## GOAL
For the listing that follows, give again exactly the lines from the one with "clear_scene()" to the one with "Write the three.js", including both.

## EXCERPTED DATA
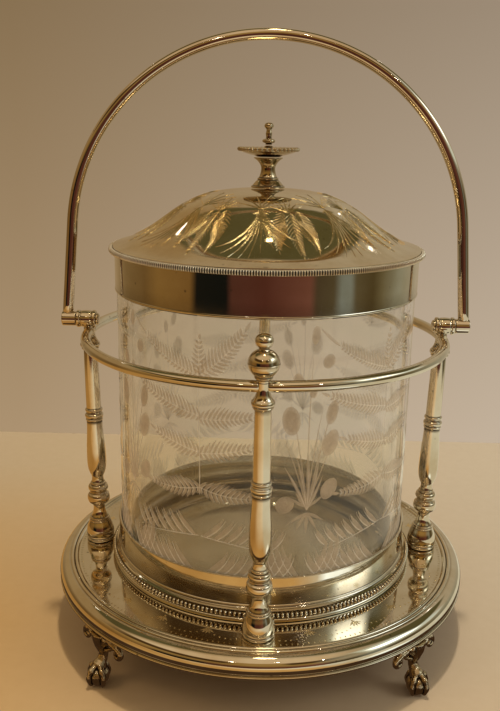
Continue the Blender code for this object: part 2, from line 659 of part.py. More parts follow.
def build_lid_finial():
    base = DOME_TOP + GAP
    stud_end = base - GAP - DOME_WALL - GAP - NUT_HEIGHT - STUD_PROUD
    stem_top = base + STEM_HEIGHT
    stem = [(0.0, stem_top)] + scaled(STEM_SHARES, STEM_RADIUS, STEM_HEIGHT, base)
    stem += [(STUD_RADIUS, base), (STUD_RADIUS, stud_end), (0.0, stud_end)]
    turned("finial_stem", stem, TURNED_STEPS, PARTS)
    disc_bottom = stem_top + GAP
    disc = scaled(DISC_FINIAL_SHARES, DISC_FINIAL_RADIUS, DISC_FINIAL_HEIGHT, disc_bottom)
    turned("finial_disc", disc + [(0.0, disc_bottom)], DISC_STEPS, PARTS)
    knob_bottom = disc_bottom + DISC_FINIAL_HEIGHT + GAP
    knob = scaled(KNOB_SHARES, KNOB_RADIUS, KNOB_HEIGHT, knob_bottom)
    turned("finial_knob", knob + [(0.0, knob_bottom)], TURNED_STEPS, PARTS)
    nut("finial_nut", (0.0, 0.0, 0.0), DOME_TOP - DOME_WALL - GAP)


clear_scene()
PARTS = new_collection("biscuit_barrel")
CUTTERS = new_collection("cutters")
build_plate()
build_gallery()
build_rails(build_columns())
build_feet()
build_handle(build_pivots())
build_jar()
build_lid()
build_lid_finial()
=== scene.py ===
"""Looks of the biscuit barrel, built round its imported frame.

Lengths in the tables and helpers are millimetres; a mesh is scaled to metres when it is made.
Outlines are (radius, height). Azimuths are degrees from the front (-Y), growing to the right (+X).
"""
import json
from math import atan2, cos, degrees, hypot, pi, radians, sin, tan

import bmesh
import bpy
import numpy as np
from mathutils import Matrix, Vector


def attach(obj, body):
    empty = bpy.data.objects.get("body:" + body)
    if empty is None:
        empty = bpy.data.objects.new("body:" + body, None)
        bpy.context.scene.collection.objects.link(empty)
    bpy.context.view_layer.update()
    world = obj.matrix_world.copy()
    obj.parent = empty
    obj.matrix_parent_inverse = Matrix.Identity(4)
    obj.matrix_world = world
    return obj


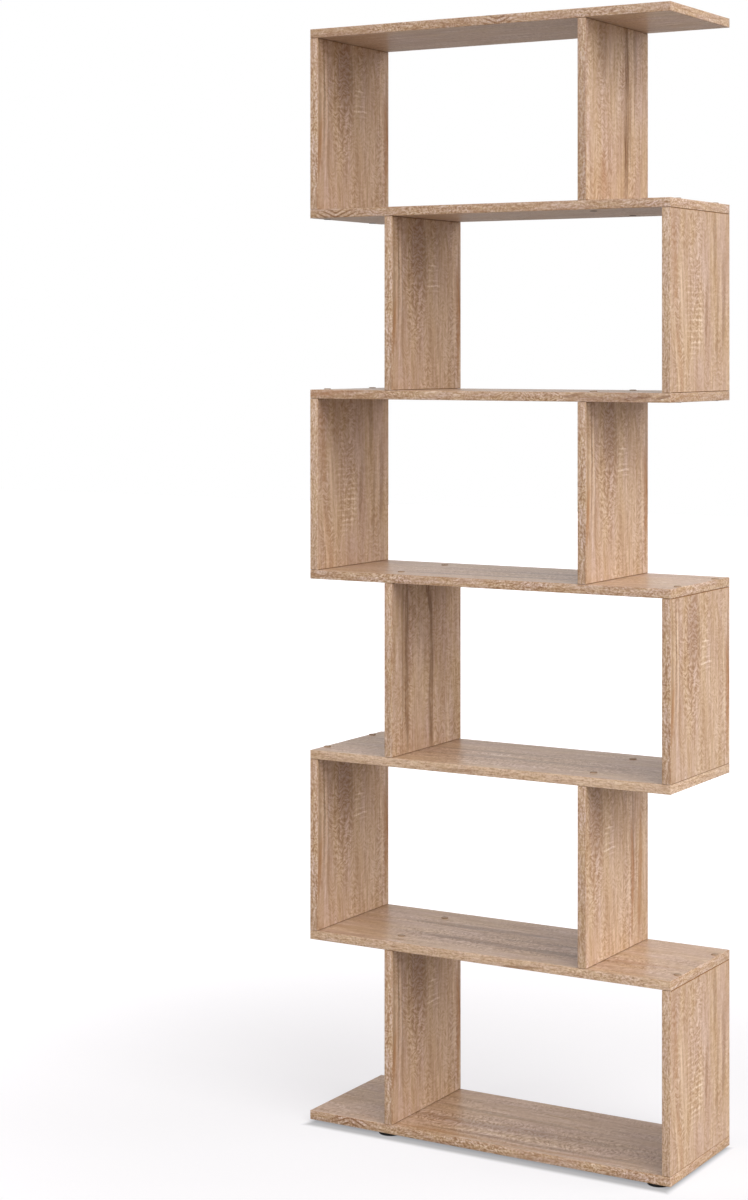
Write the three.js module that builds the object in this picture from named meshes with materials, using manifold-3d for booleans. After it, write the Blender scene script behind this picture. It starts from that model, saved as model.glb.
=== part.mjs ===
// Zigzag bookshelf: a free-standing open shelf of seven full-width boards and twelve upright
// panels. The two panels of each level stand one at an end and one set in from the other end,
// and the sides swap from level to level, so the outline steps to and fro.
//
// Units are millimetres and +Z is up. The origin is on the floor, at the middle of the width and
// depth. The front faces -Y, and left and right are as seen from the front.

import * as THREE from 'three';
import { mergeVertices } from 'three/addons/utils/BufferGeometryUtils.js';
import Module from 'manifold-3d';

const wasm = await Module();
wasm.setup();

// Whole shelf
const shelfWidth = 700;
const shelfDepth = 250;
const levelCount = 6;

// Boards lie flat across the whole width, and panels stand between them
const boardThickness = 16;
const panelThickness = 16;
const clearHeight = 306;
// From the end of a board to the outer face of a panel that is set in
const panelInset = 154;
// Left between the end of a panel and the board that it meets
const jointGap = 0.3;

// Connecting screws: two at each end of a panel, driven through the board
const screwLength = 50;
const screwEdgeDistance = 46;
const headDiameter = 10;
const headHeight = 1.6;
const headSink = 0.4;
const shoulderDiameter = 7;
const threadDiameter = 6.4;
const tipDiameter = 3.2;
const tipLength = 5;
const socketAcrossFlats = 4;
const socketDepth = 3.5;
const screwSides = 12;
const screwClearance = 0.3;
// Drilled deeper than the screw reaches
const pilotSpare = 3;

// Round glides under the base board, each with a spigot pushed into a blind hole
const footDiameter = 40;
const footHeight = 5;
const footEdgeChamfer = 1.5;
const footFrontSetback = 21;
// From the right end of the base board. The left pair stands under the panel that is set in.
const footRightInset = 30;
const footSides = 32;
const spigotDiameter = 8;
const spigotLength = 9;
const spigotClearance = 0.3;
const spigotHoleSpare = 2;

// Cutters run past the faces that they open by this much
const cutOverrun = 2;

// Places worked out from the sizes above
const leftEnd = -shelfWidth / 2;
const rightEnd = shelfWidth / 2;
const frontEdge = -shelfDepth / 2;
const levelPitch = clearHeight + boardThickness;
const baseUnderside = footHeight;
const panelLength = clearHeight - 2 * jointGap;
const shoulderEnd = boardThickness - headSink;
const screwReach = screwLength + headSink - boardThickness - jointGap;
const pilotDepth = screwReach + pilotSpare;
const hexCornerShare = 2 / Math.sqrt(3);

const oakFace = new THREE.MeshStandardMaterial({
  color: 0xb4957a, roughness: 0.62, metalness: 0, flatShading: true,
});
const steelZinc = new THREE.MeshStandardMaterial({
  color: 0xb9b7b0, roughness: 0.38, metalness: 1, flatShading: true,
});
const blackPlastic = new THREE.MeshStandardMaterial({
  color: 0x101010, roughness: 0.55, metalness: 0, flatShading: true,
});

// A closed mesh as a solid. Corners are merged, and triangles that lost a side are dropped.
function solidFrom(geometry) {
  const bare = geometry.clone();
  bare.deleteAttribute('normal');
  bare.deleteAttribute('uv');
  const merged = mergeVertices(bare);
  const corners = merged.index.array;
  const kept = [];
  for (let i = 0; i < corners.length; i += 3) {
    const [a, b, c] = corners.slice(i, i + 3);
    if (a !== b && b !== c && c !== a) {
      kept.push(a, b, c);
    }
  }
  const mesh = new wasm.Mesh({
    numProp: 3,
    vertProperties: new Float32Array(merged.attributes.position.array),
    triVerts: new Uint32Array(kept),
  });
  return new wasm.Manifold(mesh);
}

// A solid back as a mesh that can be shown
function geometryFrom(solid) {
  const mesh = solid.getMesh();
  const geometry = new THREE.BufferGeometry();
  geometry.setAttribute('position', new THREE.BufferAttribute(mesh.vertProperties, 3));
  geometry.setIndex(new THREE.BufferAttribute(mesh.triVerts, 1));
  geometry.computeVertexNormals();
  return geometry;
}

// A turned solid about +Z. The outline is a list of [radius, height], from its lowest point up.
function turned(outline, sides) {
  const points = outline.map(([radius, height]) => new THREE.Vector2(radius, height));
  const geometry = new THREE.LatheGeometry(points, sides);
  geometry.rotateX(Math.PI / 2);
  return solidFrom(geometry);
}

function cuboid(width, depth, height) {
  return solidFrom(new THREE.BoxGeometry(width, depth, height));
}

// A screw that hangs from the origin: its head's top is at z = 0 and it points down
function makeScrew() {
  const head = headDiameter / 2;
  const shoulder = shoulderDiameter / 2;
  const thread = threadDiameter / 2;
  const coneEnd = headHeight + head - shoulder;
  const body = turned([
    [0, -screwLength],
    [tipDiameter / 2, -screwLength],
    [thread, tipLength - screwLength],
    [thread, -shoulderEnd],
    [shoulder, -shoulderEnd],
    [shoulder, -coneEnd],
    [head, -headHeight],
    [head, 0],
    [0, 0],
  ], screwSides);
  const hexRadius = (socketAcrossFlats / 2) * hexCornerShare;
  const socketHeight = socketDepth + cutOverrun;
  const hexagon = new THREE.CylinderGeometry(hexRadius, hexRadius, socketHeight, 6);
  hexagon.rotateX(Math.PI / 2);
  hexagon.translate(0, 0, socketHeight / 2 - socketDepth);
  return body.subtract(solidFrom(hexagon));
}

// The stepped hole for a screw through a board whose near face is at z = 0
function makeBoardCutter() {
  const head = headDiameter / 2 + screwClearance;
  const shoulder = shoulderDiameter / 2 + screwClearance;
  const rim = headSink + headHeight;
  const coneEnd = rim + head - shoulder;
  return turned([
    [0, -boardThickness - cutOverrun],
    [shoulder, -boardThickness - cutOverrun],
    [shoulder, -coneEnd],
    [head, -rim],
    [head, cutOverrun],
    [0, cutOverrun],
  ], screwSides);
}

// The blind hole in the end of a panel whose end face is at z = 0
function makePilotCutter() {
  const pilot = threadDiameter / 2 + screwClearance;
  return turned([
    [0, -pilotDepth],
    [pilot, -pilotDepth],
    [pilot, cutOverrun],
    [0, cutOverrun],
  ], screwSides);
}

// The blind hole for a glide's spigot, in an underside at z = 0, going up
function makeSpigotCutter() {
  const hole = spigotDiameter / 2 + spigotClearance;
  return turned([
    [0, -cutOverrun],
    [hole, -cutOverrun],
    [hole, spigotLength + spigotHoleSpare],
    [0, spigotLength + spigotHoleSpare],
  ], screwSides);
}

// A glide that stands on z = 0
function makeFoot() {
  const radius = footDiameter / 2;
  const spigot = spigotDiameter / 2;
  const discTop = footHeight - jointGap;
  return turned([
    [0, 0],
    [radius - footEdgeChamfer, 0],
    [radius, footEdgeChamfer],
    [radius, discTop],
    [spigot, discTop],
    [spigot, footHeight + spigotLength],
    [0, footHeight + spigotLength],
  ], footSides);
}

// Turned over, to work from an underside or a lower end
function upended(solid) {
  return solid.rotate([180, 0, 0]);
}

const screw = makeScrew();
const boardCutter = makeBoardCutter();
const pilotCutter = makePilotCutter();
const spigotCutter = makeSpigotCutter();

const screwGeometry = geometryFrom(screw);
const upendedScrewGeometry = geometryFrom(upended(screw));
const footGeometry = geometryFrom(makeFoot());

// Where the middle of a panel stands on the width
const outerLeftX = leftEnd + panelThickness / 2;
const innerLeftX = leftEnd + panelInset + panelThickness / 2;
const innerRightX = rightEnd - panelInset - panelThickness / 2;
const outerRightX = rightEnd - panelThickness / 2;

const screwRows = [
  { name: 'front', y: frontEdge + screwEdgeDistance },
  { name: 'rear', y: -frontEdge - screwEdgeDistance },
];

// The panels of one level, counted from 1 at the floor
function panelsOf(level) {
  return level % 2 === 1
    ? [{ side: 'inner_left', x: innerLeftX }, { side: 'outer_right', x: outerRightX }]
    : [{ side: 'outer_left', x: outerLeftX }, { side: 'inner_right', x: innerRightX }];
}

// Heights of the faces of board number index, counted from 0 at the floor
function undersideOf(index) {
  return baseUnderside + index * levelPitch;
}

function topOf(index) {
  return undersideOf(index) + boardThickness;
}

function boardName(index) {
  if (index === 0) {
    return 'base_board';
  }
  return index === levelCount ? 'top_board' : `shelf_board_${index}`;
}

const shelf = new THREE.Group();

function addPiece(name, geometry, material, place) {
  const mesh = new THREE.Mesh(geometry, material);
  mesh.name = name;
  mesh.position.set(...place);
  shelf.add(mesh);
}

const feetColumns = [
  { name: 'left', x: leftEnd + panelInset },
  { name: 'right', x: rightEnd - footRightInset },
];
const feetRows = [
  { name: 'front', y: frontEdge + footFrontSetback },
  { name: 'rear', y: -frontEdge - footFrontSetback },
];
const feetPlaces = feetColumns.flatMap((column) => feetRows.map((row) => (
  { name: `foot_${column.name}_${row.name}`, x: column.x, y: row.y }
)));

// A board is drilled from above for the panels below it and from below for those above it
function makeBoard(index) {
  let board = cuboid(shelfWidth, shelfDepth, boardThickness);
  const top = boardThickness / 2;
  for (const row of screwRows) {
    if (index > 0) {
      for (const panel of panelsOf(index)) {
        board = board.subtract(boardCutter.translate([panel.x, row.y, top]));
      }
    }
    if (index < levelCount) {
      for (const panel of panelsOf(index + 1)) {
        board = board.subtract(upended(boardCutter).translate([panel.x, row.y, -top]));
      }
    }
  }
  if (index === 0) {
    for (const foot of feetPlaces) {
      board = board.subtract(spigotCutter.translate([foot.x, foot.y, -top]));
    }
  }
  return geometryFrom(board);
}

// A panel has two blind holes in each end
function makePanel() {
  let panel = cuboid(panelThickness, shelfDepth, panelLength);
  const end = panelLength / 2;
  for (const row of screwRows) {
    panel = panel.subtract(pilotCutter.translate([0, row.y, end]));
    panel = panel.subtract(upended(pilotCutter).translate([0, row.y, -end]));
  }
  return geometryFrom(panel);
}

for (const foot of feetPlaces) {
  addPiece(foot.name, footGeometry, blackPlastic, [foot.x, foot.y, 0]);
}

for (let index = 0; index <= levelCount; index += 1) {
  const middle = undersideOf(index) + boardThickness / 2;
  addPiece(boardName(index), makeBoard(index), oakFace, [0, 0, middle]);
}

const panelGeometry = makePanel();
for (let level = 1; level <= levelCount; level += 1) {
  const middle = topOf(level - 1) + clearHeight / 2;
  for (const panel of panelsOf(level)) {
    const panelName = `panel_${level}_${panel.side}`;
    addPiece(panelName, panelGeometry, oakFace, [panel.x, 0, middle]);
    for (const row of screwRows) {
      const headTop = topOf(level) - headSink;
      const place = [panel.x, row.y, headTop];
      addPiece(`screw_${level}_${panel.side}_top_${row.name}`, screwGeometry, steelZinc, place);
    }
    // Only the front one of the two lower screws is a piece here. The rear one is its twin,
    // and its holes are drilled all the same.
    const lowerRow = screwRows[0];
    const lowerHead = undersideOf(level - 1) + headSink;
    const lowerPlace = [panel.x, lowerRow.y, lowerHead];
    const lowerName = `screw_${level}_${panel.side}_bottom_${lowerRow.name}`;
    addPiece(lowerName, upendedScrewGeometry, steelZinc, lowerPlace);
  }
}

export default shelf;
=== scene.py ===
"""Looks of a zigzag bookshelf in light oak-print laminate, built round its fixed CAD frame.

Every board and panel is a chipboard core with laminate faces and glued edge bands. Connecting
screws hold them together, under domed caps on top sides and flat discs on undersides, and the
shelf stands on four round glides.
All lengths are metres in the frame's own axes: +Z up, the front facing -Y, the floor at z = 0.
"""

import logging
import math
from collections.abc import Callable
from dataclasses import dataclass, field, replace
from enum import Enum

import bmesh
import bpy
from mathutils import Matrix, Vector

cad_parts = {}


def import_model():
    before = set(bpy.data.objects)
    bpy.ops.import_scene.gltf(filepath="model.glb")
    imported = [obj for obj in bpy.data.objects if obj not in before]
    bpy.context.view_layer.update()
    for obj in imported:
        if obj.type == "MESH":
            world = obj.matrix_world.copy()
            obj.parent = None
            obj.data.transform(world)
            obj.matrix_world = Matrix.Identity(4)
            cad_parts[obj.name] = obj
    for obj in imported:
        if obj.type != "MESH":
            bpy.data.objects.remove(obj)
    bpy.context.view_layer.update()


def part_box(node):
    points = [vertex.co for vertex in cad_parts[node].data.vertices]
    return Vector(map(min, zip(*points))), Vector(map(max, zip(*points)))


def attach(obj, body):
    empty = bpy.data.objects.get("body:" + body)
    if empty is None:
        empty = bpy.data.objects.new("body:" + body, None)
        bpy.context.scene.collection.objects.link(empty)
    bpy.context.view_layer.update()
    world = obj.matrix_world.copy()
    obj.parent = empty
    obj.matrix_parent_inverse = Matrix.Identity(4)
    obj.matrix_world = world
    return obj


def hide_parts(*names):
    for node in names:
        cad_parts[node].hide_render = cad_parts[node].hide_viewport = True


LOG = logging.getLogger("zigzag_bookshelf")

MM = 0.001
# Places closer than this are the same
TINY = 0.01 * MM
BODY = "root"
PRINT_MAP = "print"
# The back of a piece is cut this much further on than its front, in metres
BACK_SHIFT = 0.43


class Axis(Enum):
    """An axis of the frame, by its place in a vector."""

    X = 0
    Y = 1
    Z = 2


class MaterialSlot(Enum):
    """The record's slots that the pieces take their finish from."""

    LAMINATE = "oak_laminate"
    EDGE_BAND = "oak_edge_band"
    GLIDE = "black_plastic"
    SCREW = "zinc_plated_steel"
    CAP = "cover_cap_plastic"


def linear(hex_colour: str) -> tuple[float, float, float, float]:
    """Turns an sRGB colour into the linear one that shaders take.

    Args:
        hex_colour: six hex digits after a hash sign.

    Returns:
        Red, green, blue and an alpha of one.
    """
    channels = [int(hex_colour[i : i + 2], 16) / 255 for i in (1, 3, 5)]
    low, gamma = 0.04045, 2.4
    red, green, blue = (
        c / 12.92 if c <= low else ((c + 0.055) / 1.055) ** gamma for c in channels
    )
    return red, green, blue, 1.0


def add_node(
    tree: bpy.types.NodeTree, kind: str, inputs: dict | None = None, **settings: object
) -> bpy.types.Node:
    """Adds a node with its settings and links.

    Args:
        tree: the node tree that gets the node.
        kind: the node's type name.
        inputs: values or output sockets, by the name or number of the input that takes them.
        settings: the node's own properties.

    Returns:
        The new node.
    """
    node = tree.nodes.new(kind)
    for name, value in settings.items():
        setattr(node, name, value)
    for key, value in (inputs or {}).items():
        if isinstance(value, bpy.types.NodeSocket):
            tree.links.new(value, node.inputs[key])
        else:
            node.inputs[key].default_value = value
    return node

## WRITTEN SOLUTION
clear_scene()
PARTS = new_collection("biscuit_barrel")
CUTTERS = new_collection("cutters")
build_plate()
build_gallery()
build_rails(build_columns())
build_feet()
build_handle(build_pivots())
build_jar()
build_lid()
build_lid_finial()
=== scene.py ===
"""Looks of the biscuit barrel, built round its imported frame.

Lengths in the tables and helpers are millimetres; a mesh is scaled to metres when it is made.
Outlines are (radius, height). Azimuths are degrees from the front (-Y), growing to the right (+X).
"""
import json
from math import atan2, cos, degrees, hypot, pi, radians, sin, tan

import bmesh
import bpy
import numpy as np
from mathutils import Matrix, Vector


def attach(obj, body):
    empty = bpy.data.objects.get("body:" + body)
    if empty is None:
        empty = bpy.data.objects.new("body:" + body, None)
        bpy.context.scene.collection.objects.link(empty)
    bpy.context.view_layer.update()
    world = obj.matrix_world.copy()
    obj.parent = empty
    obj.matrix_parent_inverse = Matrix.Identity(4)
    obj.matrix_world = world
    return obj


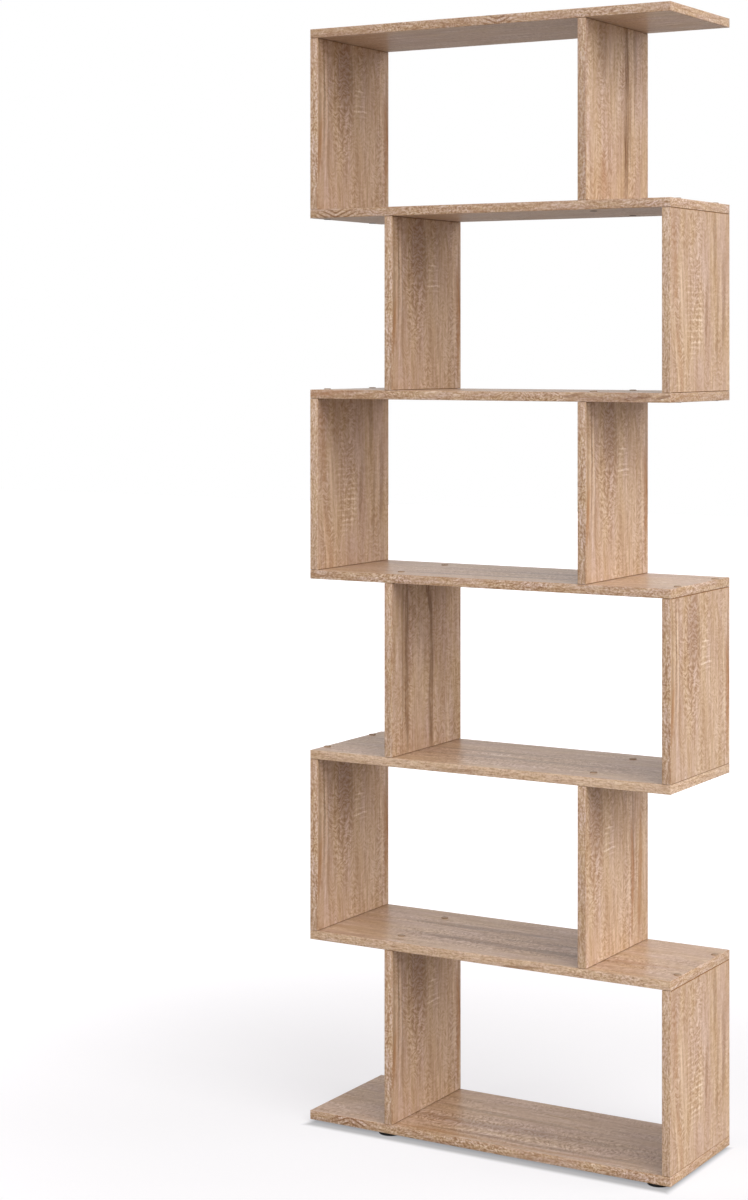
Write the three.js module that builds the object in this picture from named meshes with materials, using manifold-3d for booleans. After it, write the Blender scene script behind this picture. It starts from that model, saved as model.glb.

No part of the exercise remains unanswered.